§ What you need to do: Every line of the material below must be repeated exactly.

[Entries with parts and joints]
_____

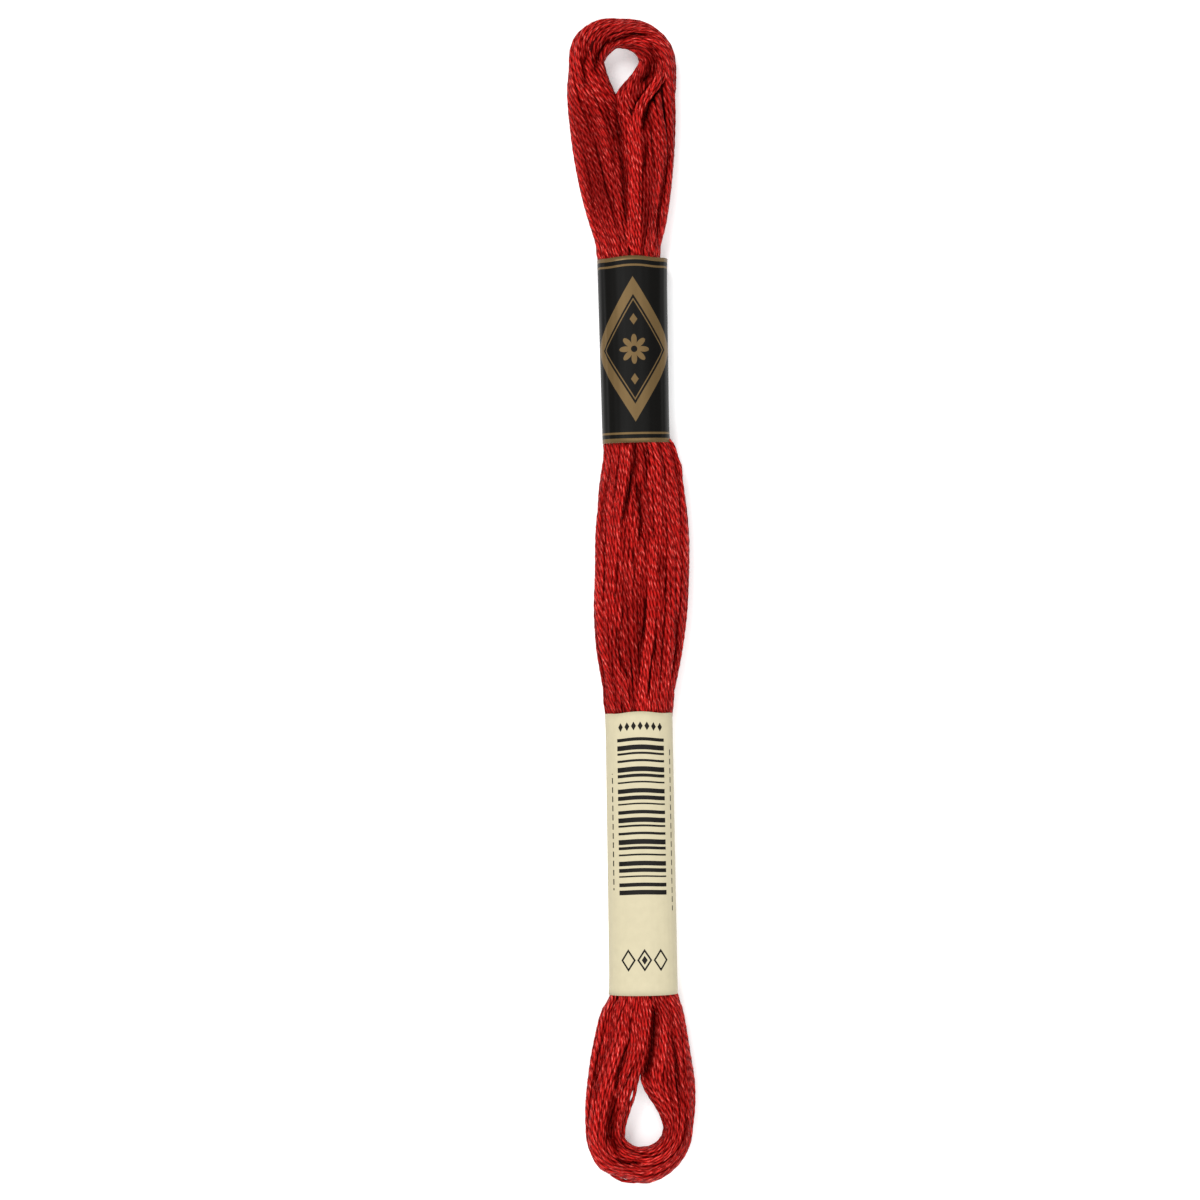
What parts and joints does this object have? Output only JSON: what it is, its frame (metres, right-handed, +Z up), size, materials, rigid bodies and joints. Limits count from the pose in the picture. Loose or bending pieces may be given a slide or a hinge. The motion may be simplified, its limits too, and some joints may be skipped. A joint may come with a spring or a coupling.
{
  "type": "skein of embroidery cotton",
  "caption": "Pull skein of stranded embroidery cotton, a flattened hank with an open loop at each end, held by a short dark and a long pale paper band.",
  "frame": {"origin": "on the surface that the skein lies on, under the middle of its length and width", "axes": "+Y along the skein towards the loop by the short dark band, +Z up from the surface, +X to the right as seen from above with +Y away"},
  "size_m": [0.0179, 0.1639, 0.0079],
  "materials": {
    "thread": "satin",
    "dark_paper": "satin",
    "pale_paper": "matte"
  },
  "bodies": {
    "root": {"skein": "thread", "upper_band": "dark_paper", "lower_band": "pale_paper"}
  },
  "joints": []
}
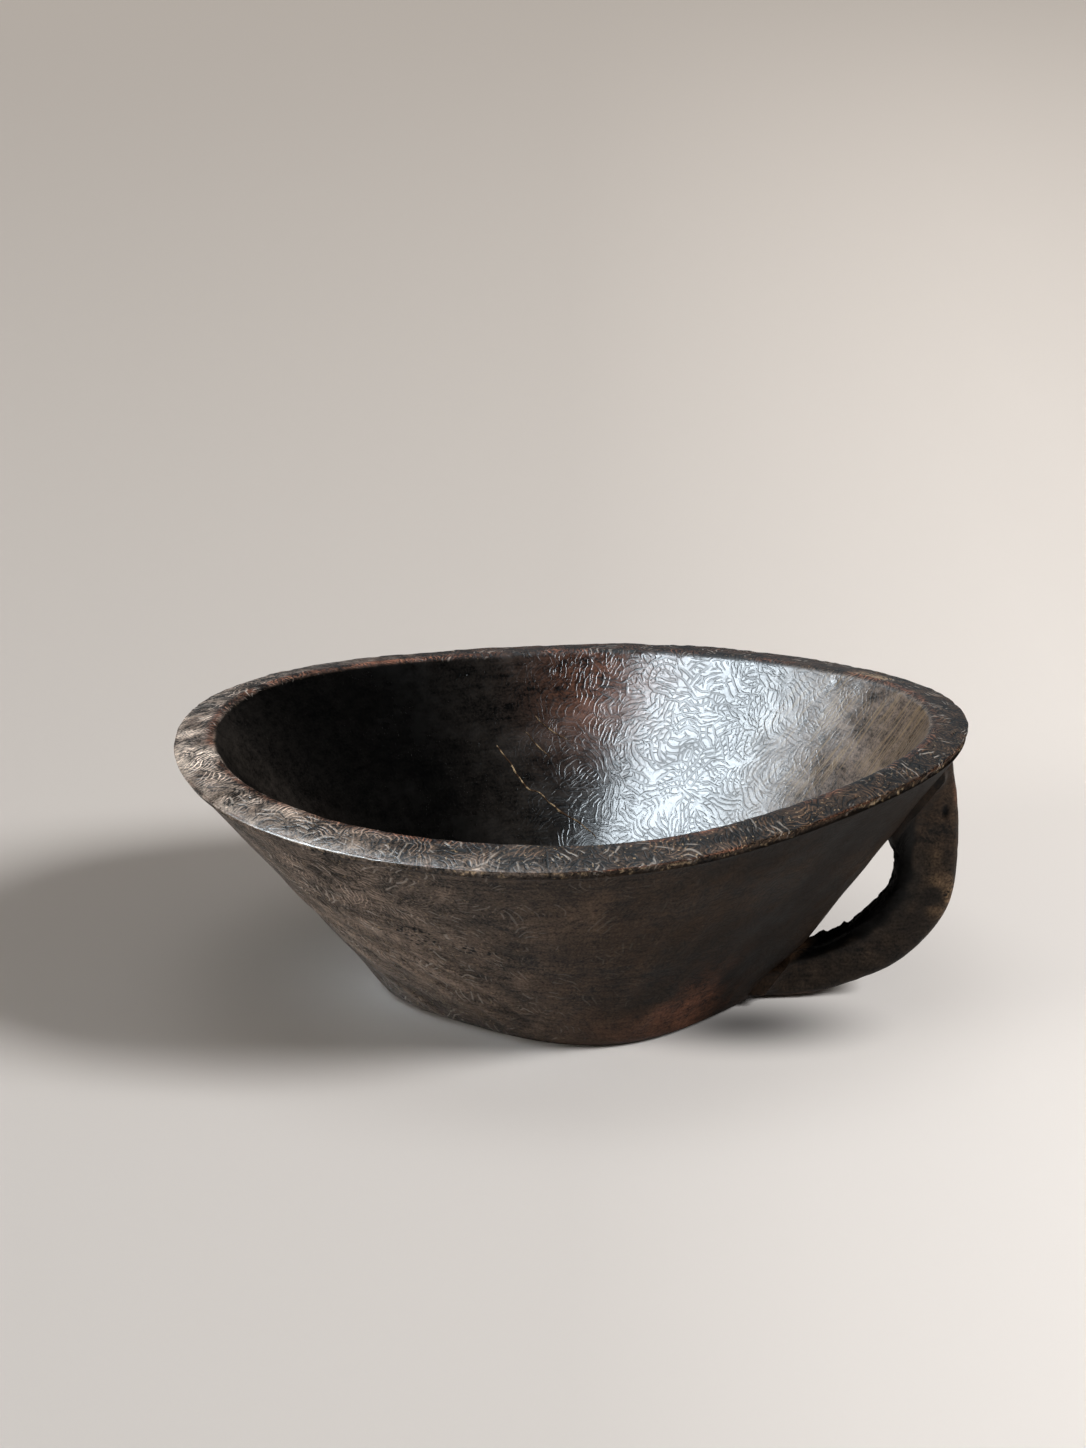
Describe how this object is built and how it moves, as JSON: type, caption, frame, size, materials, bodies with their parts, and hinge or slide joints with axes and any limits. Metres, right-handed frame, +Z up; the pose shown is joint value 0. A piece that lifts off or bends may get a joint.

_____

§ Response below:
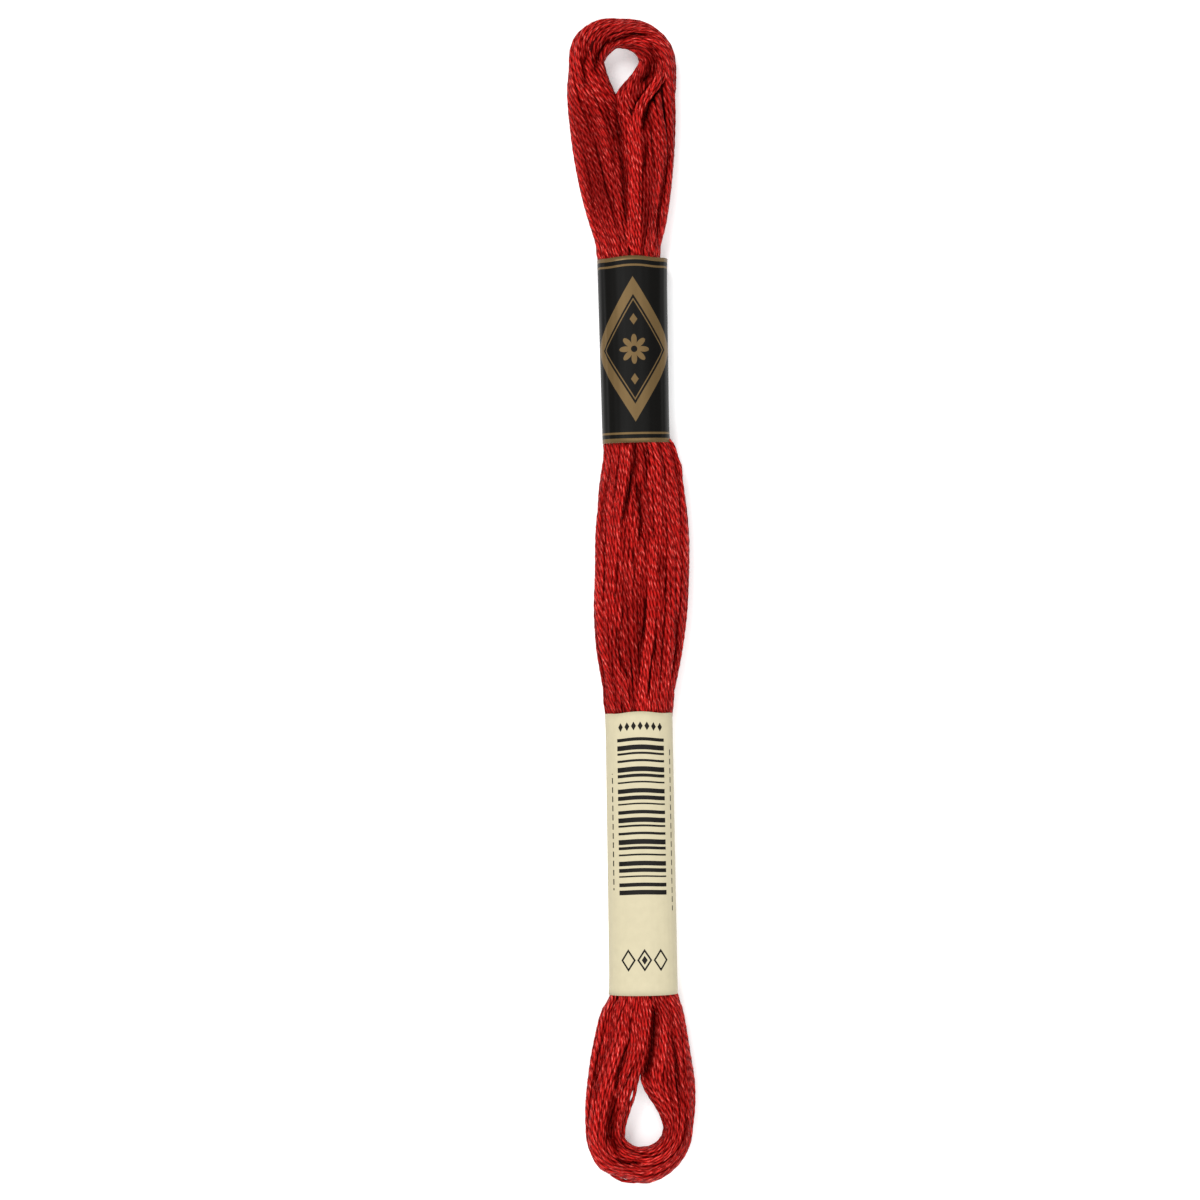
What parts and joints does this object have? Output only JSON: what it is, its frame (metres, right-handed, +Z up), size, materials, rigid bodies and joints. Limits count from the pose in the picture. Loose or bending pieces may be given a slide or a hinge. The motion may be simplified, its limits too, and some joints may be skipped. A joint may come with a spring or a coupling.
{
  "type": "skein of embroidery cotton",
  "caption": "Pull skein of stranded embroidery cotton, a flattened hank with an open loop at each end, held by a short dark and a long pale paper band.",
  "frame": {"origin": "on the surface that the skein lies on, under the middle of its length and width", "axes": "+Y along the skein towards the loop by the short dark band, +Z up from the surface, +X to the right as seen from above with +Y away"},
  "size_m": [0.0179, 0.1639, 0.0079],
  "materials": {
    "thread": "satin",
    "dark_paper": "satin",
    "pale_paper": "matte"
  },
  "bodies": {
    "root": {"skein": "thread", "upper_band": "dark_paper", "lower_band": "pale_paper"}
  },
  "joints": []
}
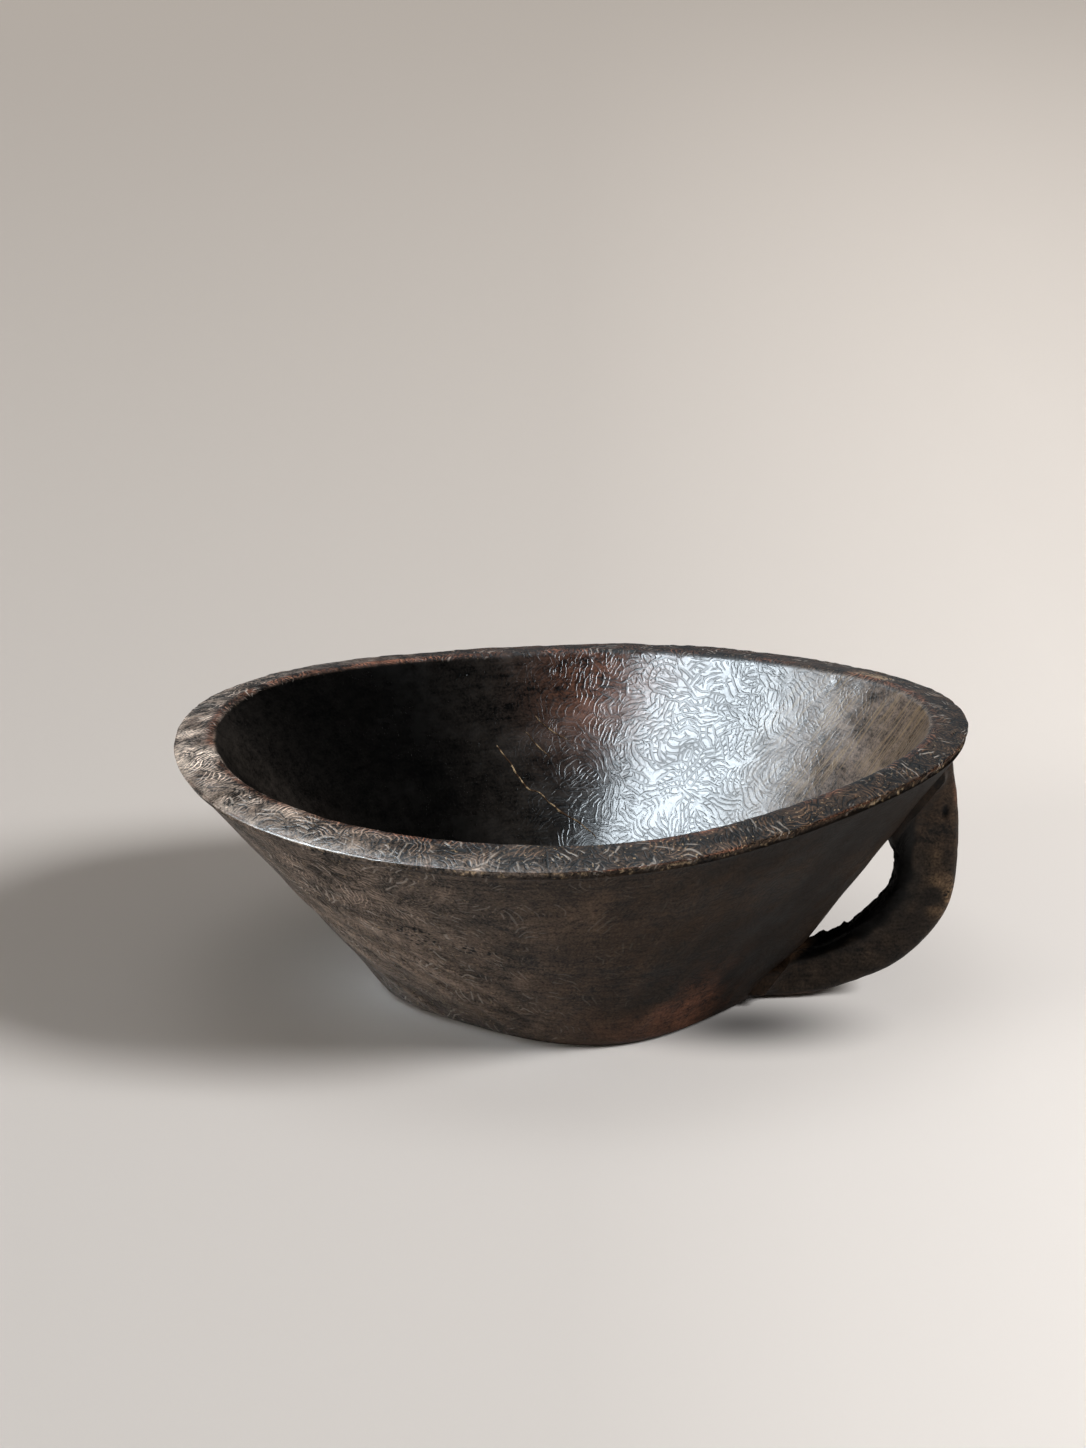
Describe how this object is built and how it moves, as JSON: type, caption, frame, size, materials, bodies with their parts, and hinge or slide joints with axes and any limits. Metres, right-handed frame, +Z up; the pose shown is joint value 0. A piece that lifts off or bends may get a joint.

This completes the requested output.